=== Source material ===
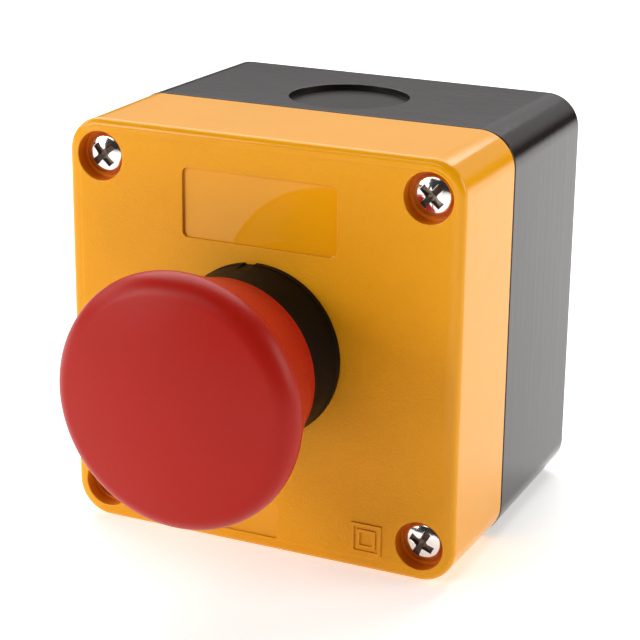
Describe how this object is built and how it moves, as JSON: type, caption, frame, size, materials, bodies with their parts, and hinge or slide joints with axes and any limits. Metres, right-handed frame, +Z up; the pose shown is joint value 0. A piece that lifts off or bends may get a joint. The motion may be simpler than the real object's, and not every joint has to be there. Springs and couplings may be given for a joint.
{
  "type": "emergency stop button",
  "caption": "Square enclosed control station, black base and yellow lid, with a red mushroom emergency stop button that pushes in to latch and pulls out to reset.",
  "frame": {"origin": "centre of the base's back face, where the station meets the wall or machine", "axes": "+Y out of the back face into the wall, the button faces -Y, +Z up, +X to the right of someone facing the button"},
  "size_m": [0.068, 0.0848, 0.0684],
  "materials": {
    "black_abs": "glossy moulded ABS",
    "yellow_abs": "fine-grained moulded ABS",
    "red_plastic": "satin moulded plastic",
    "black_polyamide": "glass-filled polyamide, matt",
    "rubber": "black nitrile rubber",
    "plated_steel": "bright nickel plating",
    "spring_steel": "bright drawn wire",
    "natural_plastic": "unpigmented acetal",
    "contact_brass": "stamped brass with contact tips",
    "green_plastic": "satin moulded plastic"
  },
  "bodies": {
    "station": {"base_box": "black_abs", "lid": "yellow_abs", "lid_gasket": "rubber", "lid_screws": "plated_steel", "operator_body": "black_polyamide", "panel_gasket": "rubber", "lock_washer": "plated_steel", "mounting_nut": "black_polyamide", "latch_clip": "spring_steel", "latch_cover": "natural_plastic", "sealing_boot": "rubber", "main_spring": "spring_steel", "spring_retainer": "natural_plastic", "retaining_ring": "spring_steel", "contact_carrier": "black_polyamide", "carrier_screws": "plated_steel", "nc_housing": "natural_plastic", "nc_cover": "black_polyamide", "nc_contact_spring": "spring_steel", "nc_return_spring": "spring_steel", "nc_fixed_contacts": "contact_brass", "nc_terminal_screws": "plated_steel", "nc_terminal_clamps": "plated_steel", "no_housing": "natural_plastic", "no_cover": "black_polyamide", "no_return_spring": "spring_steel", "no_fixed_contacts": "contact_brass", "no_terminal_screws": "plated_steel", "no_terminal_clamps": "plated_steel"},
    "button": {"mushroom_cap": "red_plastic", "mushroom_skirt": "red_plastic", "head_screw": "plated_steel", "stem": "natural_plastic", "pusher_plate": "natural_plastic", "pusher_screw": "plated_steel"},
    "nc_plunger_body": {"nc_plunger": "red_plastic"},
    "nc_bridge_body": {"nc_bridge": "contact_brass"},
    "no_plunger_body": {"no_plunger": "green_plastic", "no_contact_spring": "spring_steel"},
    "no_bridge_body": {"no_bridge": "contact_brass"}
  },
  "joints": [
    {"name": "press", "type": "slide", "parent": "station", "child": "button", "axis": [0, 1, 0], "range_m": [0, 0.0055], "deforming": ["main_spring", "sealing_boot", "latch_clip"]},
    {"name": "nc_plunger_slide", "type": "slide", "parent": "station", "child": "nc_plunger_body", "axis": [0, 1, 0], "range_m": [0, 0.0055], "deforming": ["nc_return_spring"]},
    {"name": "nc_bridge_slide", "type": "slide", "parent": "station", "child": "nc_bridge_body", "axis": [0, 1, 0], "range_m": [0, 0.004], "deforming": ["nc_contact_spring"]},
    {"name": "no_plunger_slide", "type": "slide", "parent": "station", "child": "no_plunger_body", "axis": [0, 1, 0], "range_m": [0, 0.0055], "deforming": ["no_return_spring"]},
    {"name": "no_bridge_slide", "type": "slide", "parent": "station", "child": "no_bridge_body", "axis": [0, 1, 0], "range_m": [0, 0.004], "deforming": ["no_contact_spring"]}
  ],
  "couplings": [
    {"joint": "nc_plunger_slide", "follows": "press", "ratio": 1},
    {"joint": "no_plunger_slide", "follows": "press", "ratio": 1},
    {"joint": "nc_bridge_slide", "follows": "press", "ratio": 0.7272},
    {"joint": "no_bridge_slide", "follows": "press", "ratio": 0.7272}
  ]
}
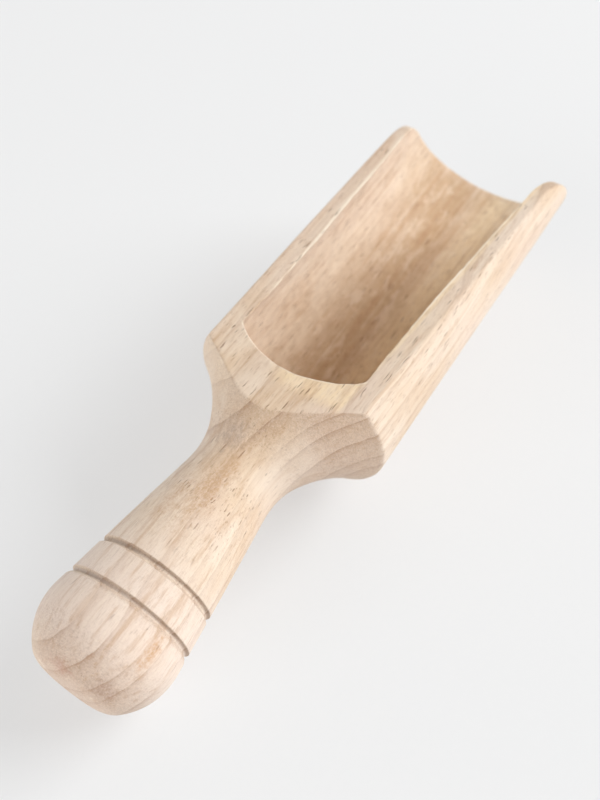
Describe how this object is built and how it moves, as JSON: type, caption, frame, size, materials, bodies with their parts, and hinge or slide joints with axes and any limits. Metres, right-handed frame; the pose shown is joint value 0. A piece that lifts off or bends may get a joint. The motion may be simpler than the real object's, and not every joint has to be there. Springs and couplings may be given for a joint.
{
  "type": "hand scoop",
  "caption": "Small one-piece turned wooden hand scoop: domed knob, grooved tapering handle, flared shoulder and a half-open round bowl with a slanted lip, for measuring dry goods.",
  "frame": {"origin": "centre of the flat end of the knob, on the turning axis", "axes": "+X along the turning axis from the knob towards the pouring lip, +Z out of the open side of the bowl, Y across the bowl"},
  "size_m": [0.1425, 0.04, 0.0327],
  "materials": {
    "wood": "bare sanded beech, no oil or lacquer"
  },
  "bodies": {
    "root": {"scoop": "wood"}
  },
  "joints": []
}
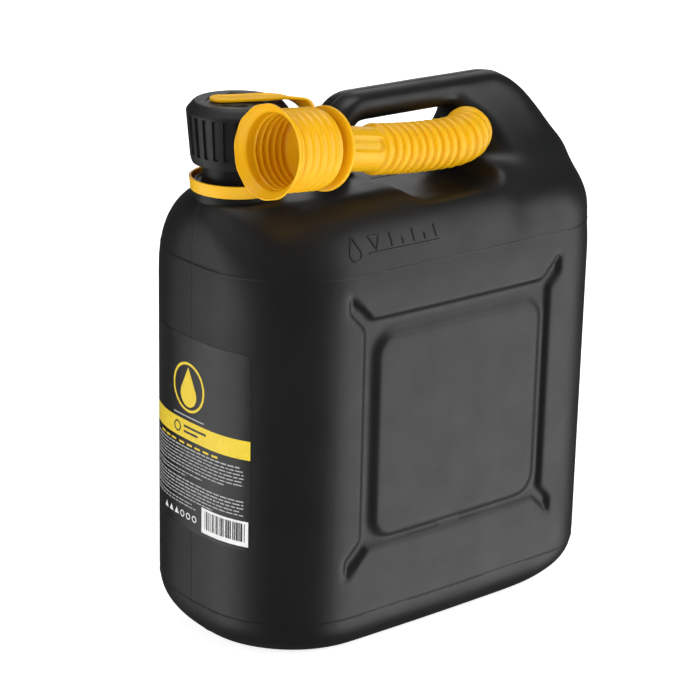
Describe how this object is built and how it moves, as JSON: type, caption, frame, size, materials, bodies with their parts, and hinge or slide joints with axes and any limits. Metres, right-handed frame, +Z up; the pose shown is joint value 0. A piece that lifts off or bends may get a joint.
===
* **Task**
Exactly as they are written, print the entries again.

* **Solution for this problem**
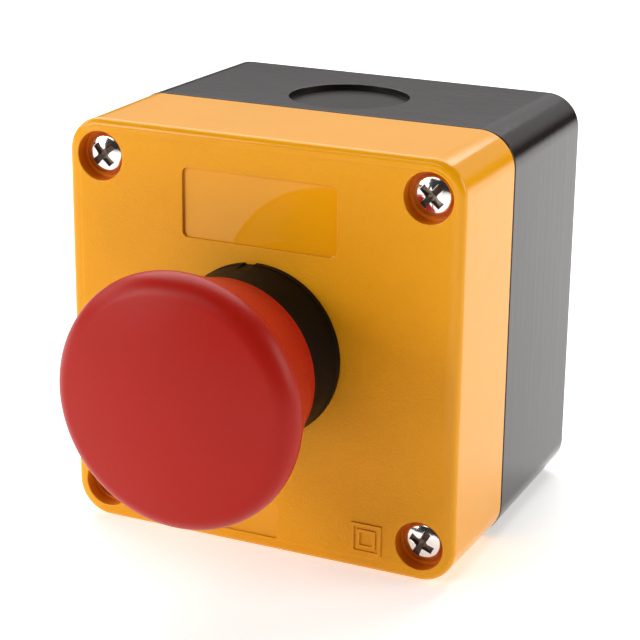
Describe how this object is built and how it moves, as JSON: type, caption, frame, size, materials, bodies with their parts, and hinge or slide joints with axes and any limits. Metres, right-handed frame, +Z up; the pose shown is joint value 0. A piece that lifts off or bends may get a joint. The motion may be simpler than the real object's, and not every joint has to be there. Springs and couplings may be given for a joint.
{
  "type": "emergency stop button",
  "caption": "Square enclosed control station, black base and yellow lid, with a red mushroom emergency stop button that pushes in to latch and pulls out to reset.",
  "frame": {"origin": "centre of the base's back face, where the station meets the wall or machine", "axes": "+Y out of the back face into the wall, the button faces -Y, +Z up, +X to the right of someone facing the button"},
  "size_m": [0.068, 0.0848, 0.0684],
  "materials": {
    "black_abs": "glossy moulded ABS",
    "yellow_abs": "fine-grained moulded ABS",
    "red_plastic": "satin moulded plastic",
    "black_polyamide": "glass-filled polyamide, matt",
    "rubber": "black nitrile rubber",
    "plated_steel": "bright nickel plating",
    "spring_steel": "bright drawn wire",
    "natural_plastic": "unpigmented acetal",
    "contact_brass": "stamped brass with contact tips",
    "green_plastic": "satin moulded plastic"
  },
  "bodies": {
    "station": {"base_box": "black_abs", "lid": "yellow_abs", "lid_gasket": "rubber", "lid_screws": "plated_steel", "operator_body": "black_polyamide", "panel_gasket": "rubber", "lock_washer": "plated_steel", "mounting_nut": "black_polyamide", "latch_clip": "spring_steel", "latch_cover": "natural_plastic", "sealing_boot": "rubber", "main_spring": "spring_steel", "spring_retainer": "natural_plastic", "retaining_ring": "spring_steel", "contact_carrier": "black_polyamide", "carrier_screws": "plated_steel", "nc_housing": "natural_plastic", "nc_cover": "black_polyamide", "nc_contact_spring": "spring_steel", "nc_return_spring": "spring_steel", "nc_fixed_contacts": "contact_brass", "nc_terminal_screws": "plated_steel", "nc_terminal_clamps": "plated_steel", "no_housing": "natural_plastic", "no_cover": "black_polyamide", "no_return_spring": "spring_steel", "no_fixed_contacts": "contact_brass", "no_terminal_screws": "plated_steel", "no_terminal_clamps": "plated_steel"},
    "button": {"mushroom_cap": "red_plastic", "mushroom_skirt": "red_plastic", "head_screw": "plated_steel", "stem": "natural_plastic", "pusher_plate": "natural_plastic", "pusher_screw": "plated_steel"},
    "nc_plunger_body": {"nc_plunger": "red_plastic"},
    "nc_bridge_body": {"nc_bridge": "contact_brass"},
    "no_plunger_body": {"no_plunger": "green_plastic", "no_contact_spring": "spring_steel"},
    "no_bridge_body": {"no_bridge": "contact_brass"}
  },
  "joints": [
    {"name": "press", "type": "slide", "parent": "station", "child": "button", "axis": [0, 1, 0], "range_m": [0, 0.0055], "deforming": ["main_spring", "sealing_boot", "latch_clip"]},
    {"name": "nc_plunger_slide", "type": "slide", "parent": "station", "child": "nc_plunger_body", "axis": [0, 1, 0], "range_m": [0, 0.0055], "deforming": ["nc_return_spring"]},
    {"name": "nc_bridge_slide", "type": "slide", "parent": "station", "child": "nc_bridge_body", "axis": [0, 1, 0], "range_m": [0, 0.004], "deforming": ["nc_contact_spring"]},
    {"name": "no_plunger_slide", "type": "slide", "parent": "station", "child": "no_plunger_body", "axis": [0, 1, 0], "range_m": [0, 0.0055], "deforming": ["no_return_spring"]},
    {"name": "no_bridge_slide", "type": "slide", "parent": "station", "child": "no_bridge_body", "axis": [0, 1, 0], "range_m": [0, 0.004], "deforming": ["no_contact_spring"]}
  ],
  "couplings": [
    {"joint": "nc_plunger_slide", "follows": "press", "ratio": 1},
    {"joint": "no_plunger_slide", "follows": "press", "ratio": 1},
    {"joint": "nc_bridge_slide", "follows": "press", "ratio": 0.7272},
    {"joint": "no_bridge_slide", "follows": "press", "ratio": 0.7272}
  ]
}
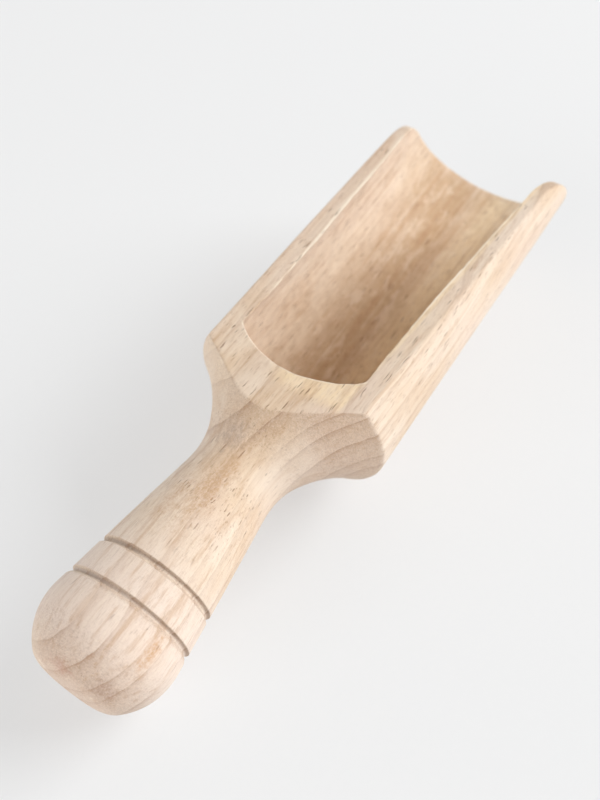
Describe how this object is built and how it moves, as JSON: type, caption, frame, size, materials, bodies with their parts, and hinge or slide joints with axes and any limits. Metres, right-handed frame; the pose shown is joint value 0. A piece that lifts off or bends may get a joint. The motion may be simpler than the real object's, and not every joint has to be there. Springs and couplings may be given for a joint.
{
  "type": "hand scoop",
  "caption": "Small one-piece turned wooden hand scoop: domed knob, grooved tapering handle, flared shoulder and a half-open round bowl with a slanted lip, for measuring dry goods.",
  "frame": {"origin": "centre of the flat end of the knob, on the turning axis", "axes": "+X along the turning axis from the knob towards the pouring lip, +Z out of the open side of the bowl, Y across the bowl"},
  "size_m": [0.1425, 0.04, 0.0327],
  "materials": {
    "wood": "bare sanded beech, no oil or lacquer"
  },
  "bodies": {
    "root": {"scoop": "wood"}
  },
  "joints": []
}
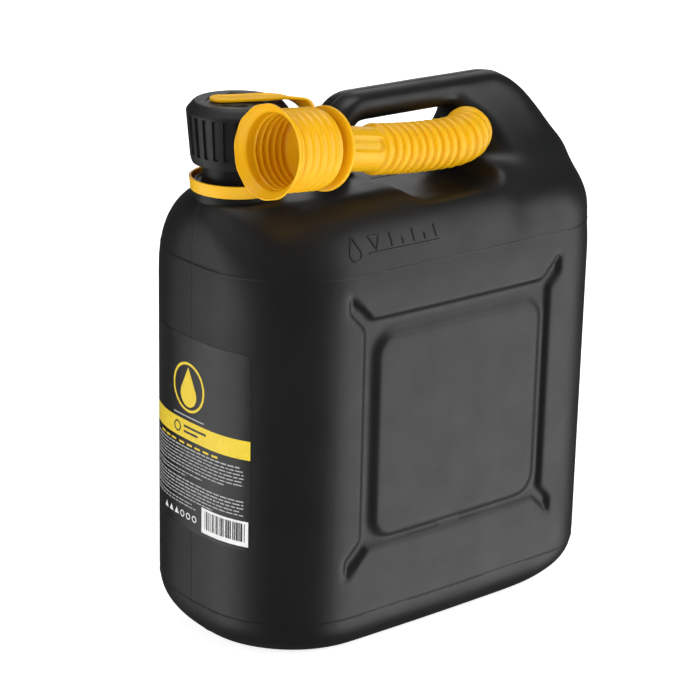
Describe how this object is built and how it moves, as JSON: type, caption, frame, size, materials, bodies with their parts, and hinge or slide joints with axes and any limits. Metres, right-handed frame, +Z up; the pose shown is joint value 0. A piece that lifts off or bends may get a joint.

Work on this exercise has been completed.